The Arab League promptly struck back.
“General Mohammed al- Dabi, the head of the Arab monitors’ mission to Damascus, has confirmed that what the monitor Anwar Malek said to a satellite channel does not relate to the truth in any way,” the bloc said in a statement.
Dabi has come under fire from rights groups over his role in the Darfur conflict.
“Since he was assigned to the Homs team, Malek did not leave the hotel for six days and did not go out with the rest of the team into the field, giving the excuse that he was sick,” the statement said, adding that Malek had asked to travel to Paris for treatment but left suddenly on his personal account.
Malek said the days in which he did not leave his room followed his Facebook posting Friday criticizing the mission, after which he suspended his work.
The League, which will hear a full report from the monitors on January 19, is divided over Syria, with Qatar the regime’s most vocal critic and Algeria defending steps taken by Damascus.

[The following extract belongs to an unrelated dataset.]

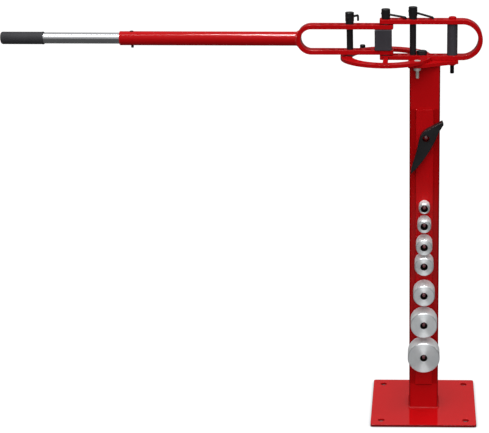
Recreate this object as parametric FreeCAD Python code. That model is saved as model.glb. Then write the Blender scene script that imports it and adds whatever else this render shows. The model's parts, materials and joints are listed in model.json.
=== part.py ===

A French journalist, Gilles Jacquier, was among nine people killed in the rebellious city of Homs on Wednesday in what the state news agency SANA said was a mortar attack by “terrorists.”
The opposition Syrian National Council, however, placed blame for his death squarely on the regime. “This killing is indicative of the transition of the Syrian regime from preventing press from freely working and covering the events in Syria to killing journalists and media personnel, in an attempt to silence neutral and independent media sources,” it said in a statement.
On Thursday Syrian expatriates from Europe, North America and the Arab world set off to Syria from Turkey in a protest convoy to draw attention to the plight of people in their strife-torn homeland.
The convoy was not allowed entry to the country.
US Secretary of State Hillary Clinton, meeting in Washington with Algeria’s Foreign Minister Mourad Medelci, stressed “the need to end the Assad government’s assault on its own people.”
Aram Nerguizian, a visiting fellow at the Center for Strategic and International Studies said the Arab League has long displayed contradictory behavior toward Syria.
“Obviously the Sunni monarchies who make up the bulk of the League’s foreign policy clout would like to isolate Iran by crippling its ally Syria,” he told The Jerusalem Post from Washington. “But the reality is also that any precedent that’s set would have real implications for countries that could experience popular unrest” within their own borders, he added.
Nerguizian said he foresees the Syria crisis deteriorating into a long term, bloody conflict.
“There’s no going back to the status quo. But there’s also little chance there will be a scenario in which the regime collapses or there is a smooth transfer of power – these are equally implausible,” he said.
“What are the next steps? There aren’t any good ones,” he said. “I don’t see an opposition that can present a coherent political or military alternative in the short term. That’s one of the reasons this is so challenging.”